The gradual shrinking of the Mau Forest started with the land fragmentation and settlement program of the 1970s. Then, the forest covered nearly half of the entire Lake Nakuru catchment basin.

By the 1980s, this process had stabilized and there was little threat to the forest. But with the advent of political pluralism in 1990 and the subsequent severe forest degazettements and erratic settlements, only about 10 percent of the Lake Nakuru catchment remains under forest cover.

In the past six years alone, about 200 square kilometers (77 square miles) have been lost through politically motivated settlements.

Besides the Sondu-Miriu power project, which comes amid the most severe power crisis Kenya has ever known, the numerous rivers which originate from the forest are critical to agriculture and the allied economies of the mixed farming highlands.

Recent studies by the Kenya Wildlife Service and the local World Wildlife Fund have revealed that the communities around the forest greatly appreciate this direct forest value. They are therefore alarmed at the prospect of further degazettement.

They suggest that the best solution would be the privatization of the remaining forests so that they may be managed by the communities with a direct stake in the welfare of the forest. They are taking this position because the government headed by long time President Daniel Arap Moi seems to have failed as the sole custodian of forest management for the public good.

A case in point is the indigenous Ogiek community, who are fighting a legal battle against the excision of part of the forest where they used to live for politically inspired human settlement.

Maathai

Dr. Wangari Maathai, founder of the Greenbelt Movement, has opposed Kenyan President Daniel Arap Moi politically. (Photo courtesy Right Livlihood Award)
This problem is not a new one in Kenya. In 1997, Kenya Greenbelt Movement founder Dr. Wangari Maathai asked, "If the attorney general cannot prosecute known land grabbers and the ordinary citizen lacks the locus standi to take such cases to court, who will save Kenya?"

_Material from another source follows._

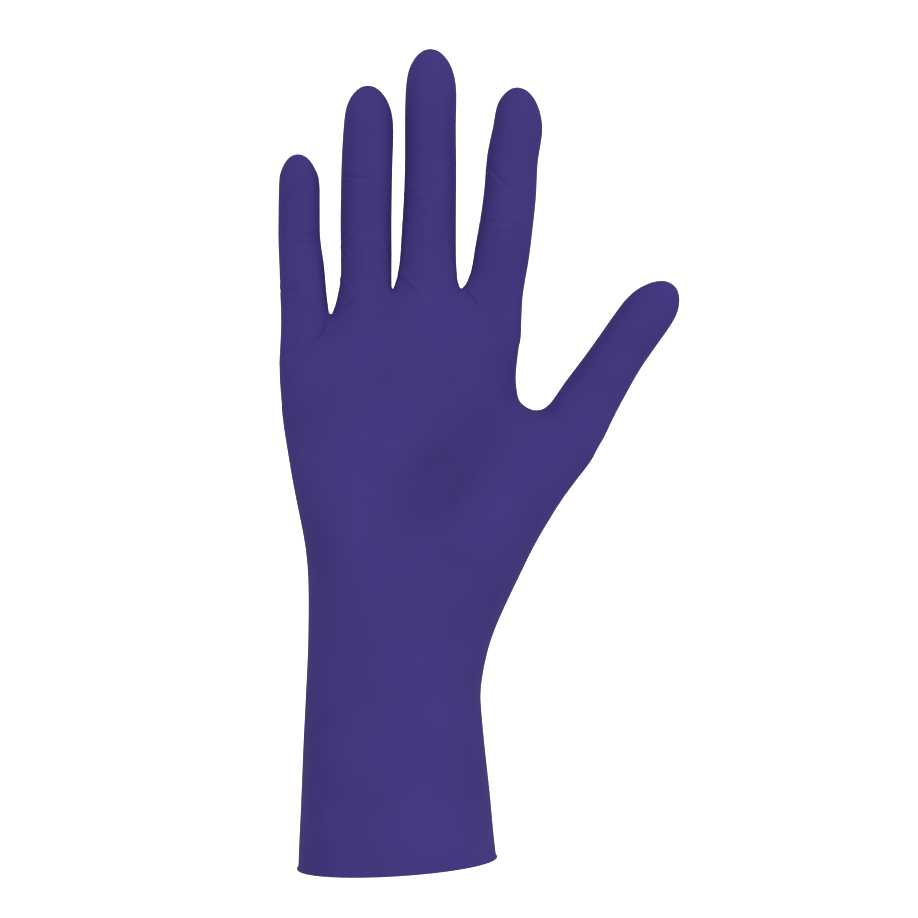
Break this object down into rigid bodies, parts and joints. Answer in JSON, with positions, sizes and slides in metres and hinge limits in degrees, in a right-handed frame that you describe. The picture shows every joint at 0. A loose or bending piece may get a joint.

Jacqueline Klopp wrote an article earlier this year in "Africa Today" detailing the situation, "Pilfering the Public: The Problem of Land Grabbing in Contemporary Kenya."

"The intensification of irregular allocations of public land to well connected individuals and land buying companies in Kenya's 'land grabbing mania' is a particularly revealing and underscrutinized case of deepening corruption," Klopp writes.

Moi

Kenyan President Daniel Arap Moi (Photo courtesy Earth Negotiations Bulletin)
Klopp argues that the combined effects of a decline in traditional sources of patronage such as aid, greater international scrutiny of some forms of corruption, and enhanced political competition pose real threats to the Moi government. "In such a context, public land, highly accessible and less encumbered by international conditionalities than private property, is an attractive patronage asset."

Eileen Omosa of the Forest Action Network, Kenya wrote in a report about the Mau Forest earlier this year, "Apart from the forest dwellers, there has been a negative environmental impact on the forest since the clear felling started. Land that is on a slope of more than 50 percent gradient has been allocated to farmers with no measures to check the soil erosion. River banks have been allocated and people cultivate beyond two meters from the river bank, hence affecting river flows. This has resulted in siltation from the hilly areas to the surrounding lakes threatening their existence. The rivers and the lakes are also drying up due to destruction of the catchment area."

"The survival of Mau forest is threatened as an important catchment area for many rivers and lakes; source of food and other forest products for forest communities and forest adjacent communities; and a habitat for biodiversity. As important as it is, the forest is threatened and needs to be protected," Omosa said.